Morte do presidente da Funai
"Estou indignado com a baixa repercussão da morte do presidente da Funai, Sulivan Silvestre. Aos 22 anos, já era promotor público. Aos 23, necessitava de guarda-costas, pois não tinha medo de enfrentar poderosos pela causa do meio ambiente, sendo constantemente ameaçado. Trabalhou com empenho em prol das vítimas do césio-137, em Goiânia. Foi, proporcionalmente ao tempo em que esteve na Funai, o presidente que mais reconheceu e demarcou terras indígenas. Não tinha medo; apenas grande sede de justiça.
Temo que por isso mesmo tenha morrido. Acredito, como sua mulher, que seu avião tenha sido sabotado. É uma pena ver como uma pessoa a quem deveríamos admirar como exemplo tenha se tornado mais um indício do "andar para trás' deste país. Alguém vai se mexer?"
Yuri V. Santos (São Paulo, SP)

Confisco à vista?
"Zélia Cardoso de Mello, ministra da Economia no governo Collor, disse que não se faz um confisco duas vezes no mesmo século. Só que o século termina daqui a pouco. Portanto, dentro desse raciocínio, a pergunta não seria se o governo vai confiscar as poupanças, mas quando."
João Manuel F. S. de Carvalho Maio (São José dos Campos, SP)

Nau sem rumo
"Na queda livre em que se encontra o país, assistir à contagem regressiva dos "500 anos do Brasil', encenada diariamente pela Rede Globo como preâmbulo do Jornal Nacional, torna-se desconfortante e embaraçoso. Com o governo aparentemente à deriva, exige-se a fé de uma velhinha de Taubaté para acreditar que nós vamos chegar lá."
Hanns John Maier (Ubatuba, SP)

Pena de morte
"Ao proclamar a necessidade de eliminar a pena capital (Mundo, 27 de janeiro), o papa João Paulo 2º se opõe diretamente à orientação de Jesus Cristo, que, no Apocalipse (13,10), diz nitidamente: "Quem mata pela espada deve morrer pela espada'. Se Jesus, o mais manso e humano dos legisladores, acha necessário matar a quem mata, é porque Ele vê nessa lei a única maneira de defender a vida dos inocentes contra a perversidade dos assassinos.
Na sua ânsia de poupar os criminosos, os corações sensíveis esquecem-se da lógica.
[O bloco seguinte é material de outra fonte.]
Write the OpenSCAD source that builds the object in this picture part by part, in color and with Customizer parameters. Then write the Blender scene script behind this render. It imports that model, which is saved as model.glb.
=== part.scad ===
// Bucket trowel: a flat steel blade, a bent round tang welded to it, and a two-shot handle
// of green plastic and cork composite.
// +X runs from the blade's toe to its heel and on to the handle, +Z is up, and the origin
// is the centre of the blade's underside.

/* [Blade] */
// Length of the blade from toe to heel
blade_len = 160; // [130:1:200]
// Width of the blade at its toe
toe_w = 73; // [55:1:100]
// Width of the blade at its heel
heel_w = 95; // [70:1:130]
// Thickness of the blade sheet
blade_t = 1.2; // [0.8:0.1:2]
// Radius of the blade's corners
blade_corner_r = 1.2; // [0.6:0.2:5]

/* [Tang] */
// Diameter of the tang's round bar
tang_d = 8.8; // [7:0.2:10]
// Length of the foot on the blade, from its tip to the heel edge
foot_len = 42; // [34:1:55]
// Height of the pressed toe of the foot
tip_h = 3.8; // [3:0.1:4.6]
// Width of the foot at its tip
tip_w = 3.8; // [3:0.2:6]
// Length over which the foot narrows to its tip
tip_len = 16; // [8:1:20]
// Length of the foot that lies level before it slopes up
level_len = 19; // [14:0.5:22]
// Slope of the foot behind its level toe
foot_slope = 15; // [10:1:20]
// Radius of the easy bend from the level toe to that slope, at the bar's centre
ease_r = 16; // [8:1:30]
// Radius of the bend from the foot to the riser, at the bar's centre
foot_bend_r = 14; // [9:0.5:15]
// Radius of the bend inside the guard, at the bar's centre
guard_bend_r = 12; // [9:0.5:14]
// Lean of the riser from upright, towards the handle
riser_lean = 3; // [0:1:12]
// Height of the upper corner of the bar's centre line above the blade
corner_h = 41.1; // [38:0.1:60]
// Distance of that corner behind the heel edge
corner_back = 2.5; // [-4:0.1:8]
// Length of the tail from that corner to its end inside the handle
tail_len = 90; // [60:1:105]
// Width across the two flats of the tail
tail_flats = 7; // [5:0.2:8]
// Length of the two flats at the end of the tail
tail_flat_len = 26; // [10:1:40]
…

A proibição de tirar a vida alheia é absoluta ou relativa? Se absoluta, não teremos o direito de nos defender e defender nossos pais e filhos contra um agressor, matando-o. Devemos deixar que nos mate (e mate nossos pais e filhos), porque, se ele desobedece à lei, nós não podemos imitá-lo.
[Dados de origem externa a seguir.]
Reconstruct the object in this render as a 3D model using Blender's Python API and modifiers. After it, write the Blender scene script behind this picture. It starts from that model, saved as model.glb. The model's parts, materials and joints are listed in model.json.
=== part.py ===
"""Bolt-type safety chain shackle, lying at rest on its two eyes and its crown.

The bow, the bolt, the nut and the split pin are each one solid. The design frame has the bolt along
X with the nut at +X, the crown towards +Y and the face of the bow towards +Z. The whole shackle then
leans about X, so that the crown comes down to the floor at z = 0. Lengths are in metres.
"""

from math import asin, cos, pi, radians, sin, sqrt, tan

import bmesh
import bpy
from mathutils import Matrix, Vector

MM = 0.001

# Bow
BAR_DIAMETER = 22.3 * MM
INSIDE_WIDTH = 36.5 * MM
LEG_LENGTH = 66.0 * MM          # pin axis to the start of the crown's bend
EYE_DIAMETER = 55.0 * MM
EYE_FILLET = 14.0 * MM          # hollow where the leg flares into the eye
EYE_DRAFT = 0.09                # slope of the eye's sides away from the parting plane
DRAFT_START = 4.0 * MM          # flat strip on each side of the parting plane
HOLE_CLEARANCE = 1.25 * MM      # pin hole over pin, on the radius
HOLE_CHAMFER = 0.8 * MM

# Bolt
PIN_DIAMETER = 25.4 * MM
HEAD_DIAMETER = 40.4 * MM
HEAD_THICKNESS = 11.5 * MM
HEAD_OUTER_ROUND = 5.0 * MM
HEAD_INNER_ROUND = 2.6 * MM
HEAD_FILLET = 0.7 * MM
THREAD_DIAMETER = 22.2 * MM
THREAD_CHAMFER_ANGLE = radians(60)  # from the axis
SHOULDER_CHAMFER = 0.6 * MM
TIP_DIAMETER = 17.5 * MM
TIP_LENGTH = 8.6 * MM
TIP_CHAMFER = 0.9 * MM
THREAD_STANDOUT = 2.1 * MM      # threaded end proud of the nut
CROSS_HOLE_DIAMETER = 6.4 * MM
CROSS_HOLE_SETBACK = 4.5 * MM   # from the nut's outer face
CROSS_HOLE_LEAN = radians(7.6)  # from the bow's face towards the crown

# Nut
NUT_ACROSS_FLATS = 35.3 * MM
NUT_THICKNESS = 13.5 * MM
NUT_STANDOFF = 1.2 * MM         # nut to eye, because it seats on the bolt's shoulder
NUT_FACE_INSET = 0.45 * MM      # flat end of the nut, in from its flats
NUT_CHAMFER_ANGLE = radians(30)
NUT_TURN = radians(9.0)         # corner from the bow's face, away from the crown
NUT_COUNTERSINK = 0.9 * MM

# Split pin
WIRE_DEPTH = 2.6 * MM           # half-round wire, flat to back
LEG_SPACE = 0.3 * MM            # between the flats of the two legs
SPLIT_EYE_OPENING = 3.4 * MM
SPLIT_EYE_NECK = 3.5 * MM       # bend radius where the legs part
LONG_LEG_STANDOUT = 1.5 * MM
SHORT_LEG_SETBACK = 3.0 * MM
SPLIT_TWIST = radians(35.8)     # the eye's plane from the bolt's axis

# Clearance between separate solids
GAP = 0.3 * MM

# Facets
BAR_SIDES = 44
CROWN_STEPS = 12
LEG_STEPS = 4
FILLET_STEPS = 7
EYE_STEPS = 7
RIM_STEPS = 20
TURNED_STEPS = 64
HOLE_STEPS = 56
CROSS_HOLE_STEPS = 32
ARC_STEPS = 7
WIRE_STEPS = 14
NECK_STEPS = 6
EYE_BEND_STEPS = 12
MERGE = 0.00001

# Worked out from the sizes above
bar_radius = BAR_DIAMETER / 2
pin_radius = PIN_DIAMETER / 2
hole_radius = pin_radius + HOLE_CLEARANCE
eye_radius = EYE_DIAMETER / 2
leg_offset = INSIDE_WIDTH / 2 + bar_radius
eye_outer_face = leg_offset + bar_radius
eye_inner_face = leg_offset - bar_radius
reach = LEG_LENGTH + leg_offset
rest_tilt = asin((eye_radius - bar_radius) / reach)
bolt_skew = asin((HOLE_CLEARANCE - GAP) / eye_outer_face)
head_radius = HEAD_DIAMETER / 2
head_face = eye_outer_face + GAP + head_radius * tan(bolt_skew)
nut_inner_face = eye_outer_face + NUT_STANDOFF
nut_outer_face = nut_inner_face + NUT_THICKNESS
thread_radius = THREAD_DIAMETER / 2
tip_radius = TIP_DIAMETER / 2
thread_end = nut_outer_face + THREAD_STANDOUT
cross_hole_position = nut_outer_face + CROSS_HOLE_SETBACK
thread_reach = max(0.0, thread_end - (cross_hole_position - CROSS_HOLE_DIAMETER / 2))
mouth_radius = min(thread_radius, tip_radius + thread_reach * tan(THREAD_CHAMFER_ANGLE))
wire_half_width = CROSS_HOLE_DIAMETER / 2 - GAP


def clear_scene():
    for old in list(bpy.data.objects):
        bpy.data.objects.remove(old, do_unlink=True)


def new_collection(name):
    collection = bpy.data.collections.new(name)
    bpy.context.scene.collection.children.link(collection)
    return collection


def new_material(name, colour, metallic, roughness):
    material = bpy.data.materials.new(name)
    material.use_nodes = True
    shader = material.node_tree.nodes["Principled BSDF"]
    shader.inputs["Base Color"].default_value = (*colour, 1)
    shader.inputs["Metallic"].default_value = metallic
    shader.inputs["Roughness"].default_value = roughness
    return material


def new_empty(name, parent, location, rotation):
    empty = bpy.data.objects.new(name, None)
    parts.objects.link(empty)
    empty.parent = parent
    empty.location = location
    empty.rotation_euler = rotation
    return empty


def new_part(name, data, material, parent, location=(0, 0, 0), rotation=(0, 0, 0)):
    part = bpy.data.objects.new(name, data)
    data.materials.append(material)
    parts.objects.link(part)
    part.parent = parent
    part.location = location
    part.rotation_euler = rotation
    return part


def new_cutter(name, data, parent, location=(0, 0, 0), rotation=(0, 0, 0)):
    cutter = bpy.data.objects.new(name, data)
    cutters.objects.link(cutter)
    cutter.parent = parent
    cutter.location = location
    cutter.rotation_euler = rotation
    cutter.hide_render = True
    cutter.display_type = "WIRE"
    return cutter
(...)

Basta formular tais hipóteses para ver-lhes o absurdo. Há ocasiões em que o homem pode e deve matar. A proibição de tirar a vida alheia é, portanto, relativa e admite exceções, como o proclama o próprio Jesus Cristo. Cabe à sociedade definir essas exceções."
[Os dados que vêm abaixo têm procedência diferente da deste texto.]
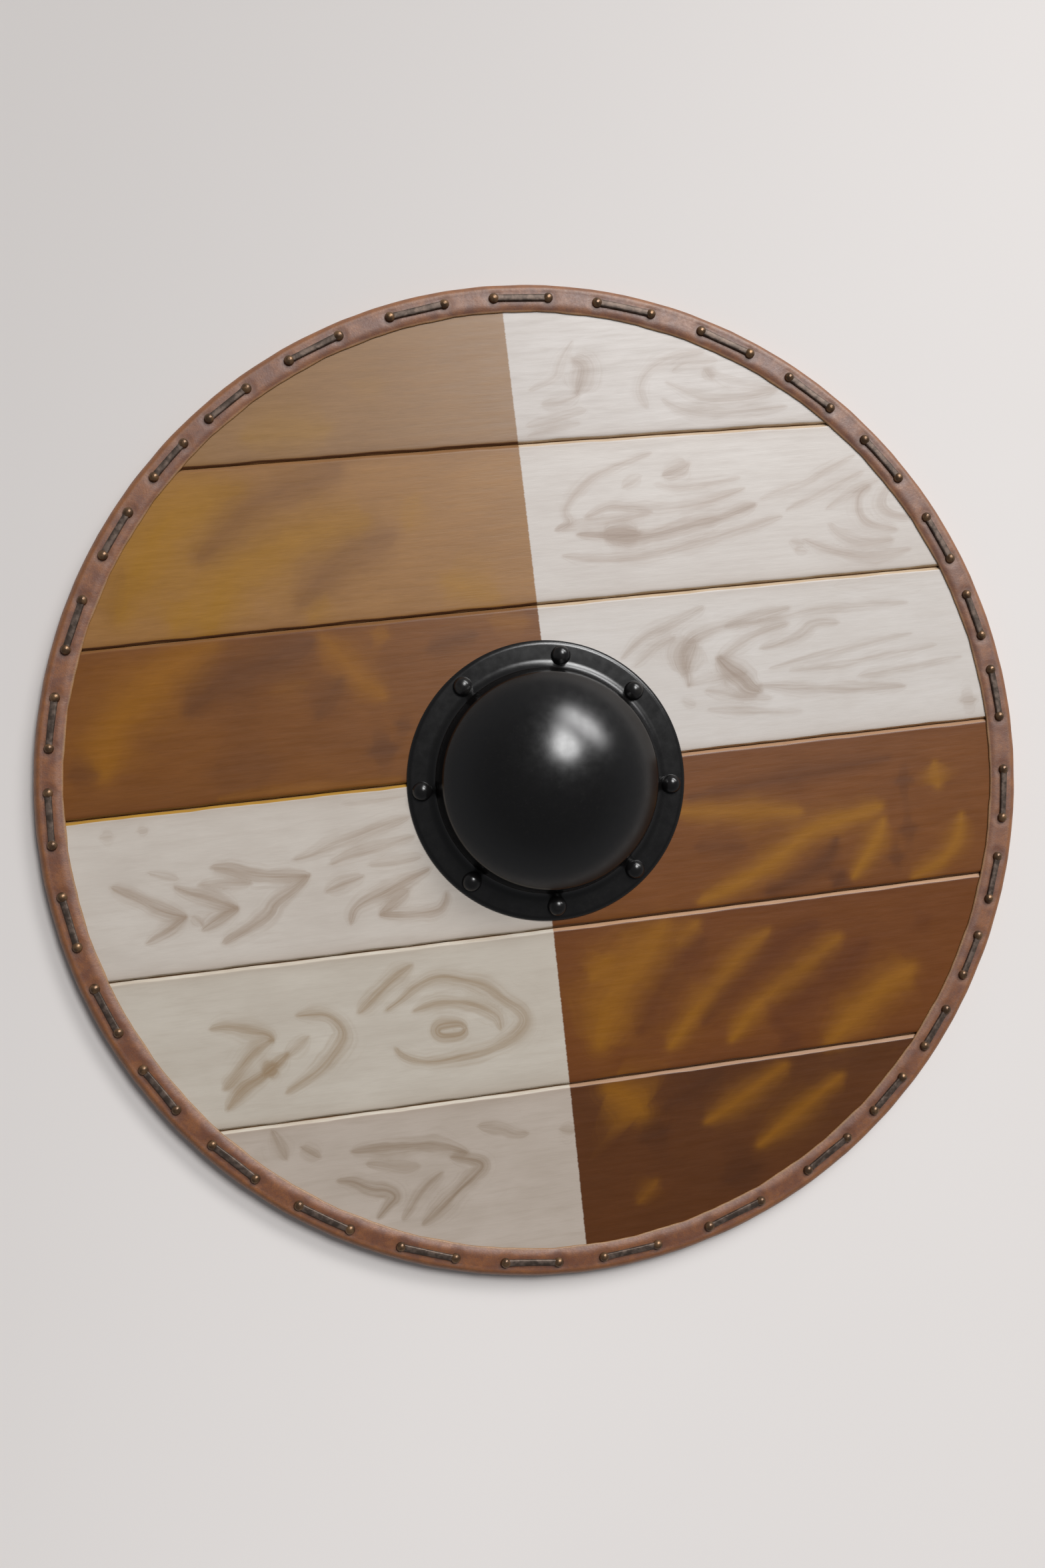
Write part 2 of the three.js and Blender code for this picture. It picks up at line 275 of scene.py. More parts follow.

Mansour Challita (Rio de Janeiro, RJ)

Livros didáticos
"Dois mais dois são quatro; o rio Tietê, apesar de represado e poluído, continua no mesmo leito; "I love you' ainda quer dizer "eu te amo'; Caxias ainda é o patrono do Exército. Assim, não consigo entender, em um país que quer ser nação, com salário mínimo de apenas R$ 130, a substituição anual dos livros didáticos; ou seja, os livros descartáveis. Será que sobra dinheiro neste país? Ou alguém está bancando a corrupção no governo? Será que a educação é estojinho de primeiros socorros obrigatório, para enriquecer alguém?"